When you first run the program you will be prompted.
If you've entered the wrong token, you can reset the token by running the program with the --reset_params
flag.
canvasbot.exe --reset_params
This tool is a work in progress. Please contact me at fontaine@sfsu.edu if you have any questions, suggestions or bug reports.
- Added support for macro enabled excel workbook to help view all content in a course.
- YouTube API added for video caption inspection.
- Logging Added
- Many bug fixes
- Added support for canvas studio
- Many more bug fixes
- Added a way to find embeded canvas studio videos rather than relying only on videos uploaded directly to Canvas Studio.

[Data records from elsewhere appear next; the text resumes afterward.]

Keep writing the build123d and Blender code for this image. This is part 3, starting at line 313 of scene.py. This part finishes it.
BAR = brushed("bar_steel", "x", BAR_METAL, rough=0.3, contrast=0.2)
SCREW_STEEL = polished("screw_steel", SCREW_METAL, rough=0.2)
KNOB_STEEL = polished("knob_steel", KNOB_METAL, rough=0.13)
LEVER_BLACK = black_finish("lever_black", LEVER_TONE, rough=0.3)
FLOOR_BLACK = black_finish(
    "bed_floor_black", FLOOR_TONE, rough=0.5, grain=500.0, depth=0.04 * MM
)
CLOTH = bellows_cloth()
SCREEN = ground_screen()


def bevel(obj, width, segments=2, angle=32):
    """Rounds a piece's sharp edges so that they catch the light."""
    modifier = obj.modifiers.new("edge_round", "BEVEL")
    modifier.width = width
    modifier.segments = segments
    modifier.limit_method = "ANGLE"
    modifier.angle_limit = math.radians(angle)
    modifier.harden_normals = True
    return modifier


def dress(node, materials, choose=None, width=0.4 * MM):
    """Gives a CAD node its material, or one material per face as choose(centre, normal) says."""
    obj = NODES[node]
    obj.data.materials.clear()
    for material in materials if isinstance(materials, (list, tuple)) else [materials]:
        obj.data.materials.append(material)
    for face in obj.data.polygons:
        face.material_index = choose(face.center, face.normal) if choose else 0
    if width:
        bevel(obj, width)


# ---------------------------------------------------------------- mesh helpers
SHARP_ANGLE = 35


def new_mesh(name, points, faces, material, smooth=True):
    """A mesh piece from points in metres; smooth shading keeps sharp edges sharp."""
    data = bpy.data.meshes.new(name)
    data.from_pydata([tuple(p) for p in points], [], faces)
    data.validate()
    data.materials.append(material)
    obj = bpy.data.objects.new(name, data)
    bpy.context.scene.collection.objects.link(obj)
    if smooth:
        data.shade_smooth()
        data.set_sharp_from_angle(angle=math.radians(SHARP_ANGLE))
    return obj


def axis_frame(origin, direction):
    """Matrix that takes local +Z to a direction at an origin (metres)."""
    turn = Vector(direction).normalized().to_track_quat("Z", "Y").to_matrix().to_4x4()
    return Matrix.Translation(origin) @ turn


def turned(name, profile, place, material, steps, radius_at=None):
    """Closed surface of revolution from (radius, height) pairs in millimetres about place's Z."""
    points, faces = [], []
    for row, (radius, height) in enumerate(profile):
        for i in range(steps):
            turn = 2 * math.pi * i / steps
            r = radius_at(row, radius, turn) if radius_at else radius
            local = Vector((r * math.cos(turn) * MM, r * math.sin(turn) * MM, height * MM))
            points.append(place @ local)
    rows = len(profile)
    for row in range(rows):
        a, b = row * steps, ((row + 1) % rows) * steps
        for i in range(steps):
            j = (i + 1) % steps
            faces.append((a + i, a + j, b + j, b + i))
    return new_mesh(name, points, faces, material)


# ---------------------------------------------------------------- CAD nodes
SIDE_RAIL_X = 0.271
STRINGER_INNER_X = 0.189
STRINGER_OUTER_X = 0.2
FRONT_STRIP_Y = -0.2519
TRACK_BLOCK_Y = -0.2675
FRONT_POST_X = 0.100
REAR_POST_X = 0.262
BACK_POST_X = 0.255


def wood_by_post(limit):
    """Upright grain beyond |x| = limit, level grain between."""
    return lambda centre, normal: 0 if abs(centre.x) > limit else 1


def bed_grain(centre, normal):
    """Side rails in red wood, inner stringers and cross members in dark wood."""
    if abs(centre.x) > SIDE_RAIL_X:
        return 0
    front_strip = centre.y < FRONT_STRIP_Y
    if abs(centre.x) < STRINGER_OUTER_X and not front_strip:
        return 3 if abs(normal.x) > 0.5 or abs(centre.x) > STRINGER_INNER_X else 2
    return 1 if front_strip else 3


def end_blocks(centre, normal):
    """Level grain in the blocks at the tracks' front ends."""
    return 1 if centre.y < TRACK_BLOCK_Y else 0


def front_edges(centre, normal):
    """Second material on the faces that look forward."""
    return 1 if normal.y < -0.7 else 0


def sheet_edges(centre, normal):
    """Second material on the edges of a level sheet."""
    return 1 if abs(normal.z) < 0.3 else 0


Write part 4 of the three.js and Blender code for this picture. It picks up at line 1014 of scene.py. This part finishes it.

- Add GUI interface for easier use
- Add the ability to easily customize the filters for what content is tracked.
- Add better support scraping Box, DropBox, Google Drive, etc.

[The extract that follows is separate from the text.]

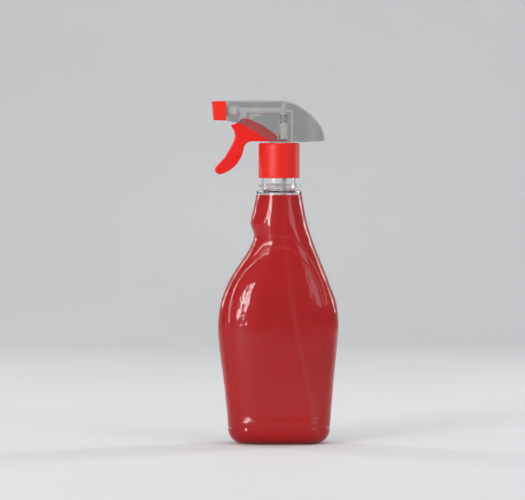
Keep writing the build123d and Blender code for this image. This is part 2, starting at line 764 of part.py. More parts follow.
with BuildPart() as nozzle_seal:
    with BuildSketch(Plane.XZ):
        with Locations((SEAL_X, BARREL_Z + SEAL_GROOVE + SEAL_HEIGHT / 2)):
            RectangleRounded(2 * SEAL_WIRE, SEAL_HEIGHT, 0.3)
    revolve(axis=Axis((0, 0, BARREL_Z), (1, 0, 0)))
write(nozzle_seal.part, "nozzle_seal")

with BuildPart() as trigger_pin:
    with Locations(Location((PIVOT_X, 0, PIVOT_Z), (90, 0, 0))):
        Cylinder(PIN_RADIUS, 2 * PIN_HALF)
    chamfer(trigger_pin.edges().filter_by(GeomType.CIRCLE), 0.2)
write(trigger_pin.part, "trigger_pin")

# Spring: the end coils lie close together and the middle ones are open.
with BuildPart() as return_spring:
    with BuildLine() as coil:
        low, high = SPRING_SEAT_Z + SPRING_WIRE + 0.02, SHELF_Z - SPRING_WIRE - 0.02
        points = []
        for i in range(SPRING_STEPS + 1):
            u = i / SPRING_STEPS
            turn = 2 * math.pi * SPRING_TURNS * u
            rise = u - SPRING_EASE * math.sin(2 * math.pi * u)
            points.append(
                (
                    PUMP_X + SPRING_RADIUS * math.cos(turn),
                    SPRING_RADIUS * math.sin(turn),
                    low + (high - low) * rise,
                )
            )
        Spline(*points)
    with BuildSketch(Plane(origin=coil.line @ 0, z_dir=coil.line % 0)):
        Circle(SPRING_WIRE)
    sweep(is_frenet=True)
write(return_spring.part, "return_spring")

# ============================================================================================
# Moving parts of the pump
# ============================================================================================

with BuildPart() as pump_cylinder:
    with Locations((PUMP_X, 0, CYLINDER_FOOT_Z)):
        Cylinder(
            CYLINDER_RADIUS,
            CYLINDER_TOP_Z - CYLINDER_FOOT_Z,
            align=LOW,
        )
    chamfer(pump_cylinder.edges().group_by(Axis.Z)[-1], 0.25)
    with Locations((PUMP_X, 0, TAIL_FOOT_Z)):
        Cylinder(TAIL_RADIUS, CYLINDER_FOOT_Z - TAIL_FOOT_Z, align=LOW)
    with Locations((PUMP_X - EAR_FRONT, 0, CYLINDER_FOOT_Z)):
        Box(EAR_FRONT + EAR_REAR, 2 * EAR_HALF, EAR_THICK, align=(Align.MIN, Align.CENTER, Align.MIN))
    with Locations((PUMP_X, 0, SPRING_SEAT_Z)):
        Cylinder(SPRING_POCKET, 10, align=LOW, mode=Mode.SUBTRACT)
    with Locations((PUMP_X, 0, CAGE_Z)):
        Cylinder(CHAMBER_RADIUS, 12, align=LOW, mode=Mode.SUBTRACT)
    with Locations((PUMP_X, 0, TAIL_FOOT_Z - 1)):
        Cylinder(
            TUBE_RADIUS,
            CAGE_Z - CAGE_THICK - TAIL_FOOT_Z + 1,
            align=LOW,
            mode=Mode.SUBTRACT,
        )
    with BuildSketch(Plane.XY.offset(CAGE_Z - CAGE_THICK - 0.1)):
        with Locations((PUMP_X, 0)):
            Rectangle(2 * TUBE_RADIUS - 0.2, 1.1)
            Rectangle(1.1, 2 * TUBE_RADIUS - 0.2)
    extrude(amount=CAGE_THICK + 0.2, mode=Mode.SUBTRACT)
write(pump_cylinder.part, "pump_cylinder")

with BuildPart() as inlet_seat:
    with Locations((PUMP_X, 0, SEAT_FOOT_Z)):
        Cylinder(TUBE_RADIUS, SEAT_TOP_Z - SEAT_FOOT_Z, align=LOW)
        Cylinder(
            SEAT_BORE,
            SEAT_TOP_Z - SEAT_FOOT_Z,
            align=LOW,
            mode=Mode.SUBTRACT,
        )
write(inlet_seat.part, "inlet_seat")

for label, radius, seat_z, seat_radius in [
    ("inlet_ball", INLET_BALL, SEAT_TOP_Z, SEAT_BORE),
    ("outlet_ball", OUTLET_BALL, STEM_TOP_Z, STEM_BORE),
]:
    with BuildPart() as ball:
        height = math.sqrt((radius + RUB_GAP) ** 2 - seat_radius**2)
        with Locations((PUMP_X, 0, seat_z + height)):
            Sphere(radius)
    write(ball.part, label)


with BuildPart() as dip_tube:
    with BuildLine():
        add(tube_path(0.0, 0.0))
    with BuildSketch(Plane(origin=(PUMP_X, 0, TUBE_TOP_Z), z_dir=(0, 0, -1))):
        Circle(TUBE_RADIUS)
        Circle(TUBE_BORE, mode=Mode.SUBTRACT)
    sweep()
    with BuildSketch(Plane.XZ):
        end_x, end_z = TUBE_BENDS[-1]
        Polygon(
            (end_x - 3, end_z + 1.6),
            (end_x + 3, end_z - 0.4),
            (end_x + 3, end_z - 4),
            (end_x - 3, end_z - 4),
            align=None,
        )
    extrude(amount=5, both=True, mode=Mode.SUBTRACT)
write(dip_tube.part, "dip_tube")

# ============================================================================================
# Trigger
# ============================================================================================

with BuildSketch(Plane.XZ) as trigger_side:
    with BuildLine():
        Spline(*TRIGGER_FRONT)
        Spline(*TRIGGER_TIP)
        Spline(*TRIGGER_REAR)
        Polyline(*TRIGGER_ARM)
        Spline(*TRIGGER_TOP)
    make_face()

with BuildPart() as trigger_ribs:
    extrude(trigger_side.sketch, amount=TRIGGER_HALF - TRIGGER_WALL + 0.1, both=True)
    with BuildSketch(Plane.XZ):
        with Locations(*TRIGGER_RIBS):
            Rectangle(16, RIB_THICK)
    extrude(amount=TRIGGER_HALF, both=True, mode=Mode.INTERSECT)

with BuildPart() as prong:
    with BuildSketch(Plane.XZ):
        with Locations((PUMP_X, FORK_TOP_Z - CROWN_RADIUS)):
            Circle(CROWN_RADIUS)
        Polygon(
            (FORK_SLOT_X - 2, FORK_FOOT_Z),
            (PUMP_X, FORK_FOOT_Z),
            (PUMP_X + 0.6, FORK_TOP_Z - 0.5),
            (FORK_SLOT_X - 2, FORK_TOP_Z - 0.5),
            align=None,
        )
    extrude(amount=TRIGGER_HALF - FORK_INNER)

# The trigger is a U-section: a front skin, two cheeks, ribs, hub bosses and the fork. The rims
# the finger touches are rounded; the fork's straight edges stay square.
with BuildPart() as trigger:
    extrude(trigger_side.sketch, amount=TRIGGER_HALF, both=True)
    for side in (-TRIGGER_HALF, TRIGGER_HALF):
        rims = trigger.edges().filter_by_position(Axis.Y, side - 0.01, side + 0.01)
        fillet(rims.filter_by(lambda edge: edge.center().Z < TRIGGER_ROUND_TOP), TRIGGER_ROUND)
    with BuildSketch(Plane.XZ):
        Polygon(*TRIGGER_HOLLOW, align=None)
    extrude(amount=TRIGGER_HALF - TRIGGER_WALL, both=True, mode=Mode.SUBTRACT)
    add(trigger_ribs.part)
    with Locations((FORK_SLOT_X, 0, FORK_FOOT_Z)):
        Box(
            20,
            2 * FORK_INNER,
            10,
            align=(Align.MIN, Align.CENTER, Align.CENTER),
            mode=Mode.SUBTRACT,
        )
    add(prong.part.moved(Location((0, TRIGGER_HALF, 0))))
    add(prong.part.moved(Location((0, -FORK_INNER, 0))))
    for way in (-1, 1):
        foot = (PIVOT_X, way * (BRACKET_HALF + SIDE_GAP), PIVOT_Z)
        with Locations(Location(foot, (-90 * way, 0, 0))):
            Cylinder(LUG_RADIUS, TRIGGER_HALF - BRACKET_HALF - SIDE_GAP, align=LOW)
    with Locations(Location((PIVOT_X, 0, PIVOT_Z), (90, 0, 0))):
        Cylinder(PIN_RADIUS + PIN_GAP, 30, mode=Mode.SUBTRACT)
write(trigger.part, "trigger")

# ============================================================================================
# Nozzle
# ============================================================================================

with BuildPart() as nozzle:
    half = NOZZLE_SIDE / 2
    with BuildSketch(Plane.XZ):
        Polygon(
            (NOZZLE_REAR_X, BARREL_Z - half),
            (NOZZLE_REAR_X, BARREL_Z + half),
            (NOZZLE_FRONT_X, BARREL_Z + half - NOZZLE_DRAFT),
            (NOZZLE_FRONT_X + NOZZLE_SLANT, BARREL_Z - half + NOZZLE_DRAFT),
            align=None,
        )
    extrude(amount=half, both=True)
    fillet(nozzle.edges().filter_by(lambda e: e.center().X < NOZZLE_REAR_X - 1), 1.0)
    # hollow behind the face, round the inner sleeve
    with BuildPart(mode=Mode.PRIVATE) as hollow:
        with Locations((NOZZLE_REAR_X, 0, BARREL_Z)):
            Box(
                NOZZLE_HOLLOW,
                NOZZLE_SIDE - 2 * NOZZLE_WALL,
                NOZZLE_SIDE - 2 * NOZZLE_WALL,
                align=(Align.MAX, Align.CENTER, Align.CENTER),
            )
        fillet(hollow.edges().filter_by(Axis.X), 1.0)
        with Locations(Location((NOZZLE_REAR_X, 0, BARREL_Z), (0, -90, 0))):
            Cylinder(
                SLEEVE_RADIUS,
                NOZZLE_HOLLOW,
                align=LOW,
                mode=Mode.SUBTRACT,
            )
    add(hollow.part, mode=Mode.SUBTRACT)
    with BuildSketch(Plane.XZ):
        Polygon(
            (NOZZLE_REAR_X + 1, BARREL_Z),
            (NOZZLE_REAR_X + 1, BARREL_Z + NOZZLE_BORE),
            (BEAD_X + 0.8, BARREL_Z + NOZZLE_BORE),
            (BEAD_X + 0.3, BARREL_Z + BEAD_RADIUS + BEAD_GAP),
            (BEAD_X - 0.3, BARREL_Z + BEAD_RADIUS + BEAD_GAP),
            (BEAD_X - 0.8, BARREL_Z + NOZZLE_BORE),
            (SOCKET_FRONT_X - 0.3, BARREL_Z + NOZZLE_BORE),
            (SOCKET_FRONT_X - 0.3, BARREL_Z + ORIFICE),
            (NOZZLE_FRONT_X + DISH_DEPTH, BARREL_Z + ORIFICE),
            (NOZZLE_FRONT_X + DISH_DEPTH, BARREL_Z + DISH_RADIUS - 0.6),
            (NOZZLE_FRONT_X - 1, BARREL_Z + DISH_RADIUS + 0.4),
            (NOZZLE_FRONT_X - 1, BARREL_Z),
            align=None,
        )
    revolve(axis=Axis((0, 0, BARREL_Z), (1, 0, 0)), mode=Mode.SUBTRACT)
write(nozzle.part, "nozzle")
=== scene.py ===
"""Looks for the trigger spray bottle: surfaces, liquid, spring and studio round the CAD frame.

Metres, in the CAD frame: +Z up, the nozzle points towards -X, the neck axis is X = Y = 0.
"""

import math

import bpy
import numpy as np
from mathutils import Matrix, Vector


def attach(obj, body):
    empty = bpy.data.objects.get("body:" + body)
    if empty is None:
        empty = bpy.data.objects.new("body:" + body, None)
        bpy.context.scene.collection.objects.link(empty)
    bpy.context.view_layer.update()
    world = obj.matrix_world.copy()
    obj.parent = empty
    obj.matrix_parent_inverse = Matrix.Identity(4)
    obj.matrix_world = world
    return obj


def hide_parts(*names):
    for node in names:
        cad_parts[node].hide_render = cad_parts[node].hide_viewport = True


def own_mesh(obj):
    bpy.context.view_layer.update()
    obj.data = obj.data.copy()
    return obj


MM = 0.001
GRAIN = 0.02 * MM
PUMP_X = 3.83

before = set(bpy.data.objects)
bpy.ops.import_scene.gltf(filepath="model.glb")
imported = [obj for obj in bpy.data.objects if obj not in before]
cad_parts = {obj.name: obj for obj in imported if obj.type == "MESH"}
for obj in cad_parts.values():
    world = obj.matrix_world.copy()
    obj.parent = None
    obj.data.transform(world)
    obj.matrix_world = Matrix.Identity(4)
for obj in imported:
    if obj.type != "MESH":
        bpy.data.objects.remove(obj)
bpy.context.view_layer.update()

# ---------------------------------------------------------------------------------------------
# Node materials
# ---------------------------------------------------------------------------------------------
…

- Windows is finicky about the directory paths used to create shortcuts. I'm still testing to work out the best way to handle this.
- Directory paths can also be very long depending on the title of courses and modules. This can cause issues with Windows.
MIT License
Copyright (c) 2023 Daniel Fontaine
Permission is hereby granted, free of charge, to any person obtaining a copy of this software and associated documentation files (the "Software"), to deal in the Software without restriction, including without limitation the rights to use, copy, modify, merge, publish, distribute, sublicense, and/or sell copies of the Software, and to permit persons to whom the Software is furnished to do so, subject to the following conditions:
The above copyright notice and this permission notice shall be included in all copies or substantial portions of the Software.
THE SOFTWARE IS PROVIDED "AS IS", WITHOUT WARRANTY OF ANY KIND, EXPRESS OR IMPLIED, INCLUDING BUT NOT LIMITED TO THE WARRANTIES OF MERCHANTABILITY, FITNESS FOR A PARTICULAR PURPOSE AND NONINFRINGEMENT. IN NO EVENT SHALL THE AUTHORS OR COPYRIGHT HOLDERS BE LIABLE FOR ANY CLAIM, DAMAGES OR OTHER LIABILITY, WHETHER IN AN ACTION OF CONTRACT, TORT OR OTHERWISE, ARISING FROM, OUT OF OR IN CONNECTION WITH THE SOFTWARE OR THE USE OR OTHER DEALINGS IN THE SOFTWARE.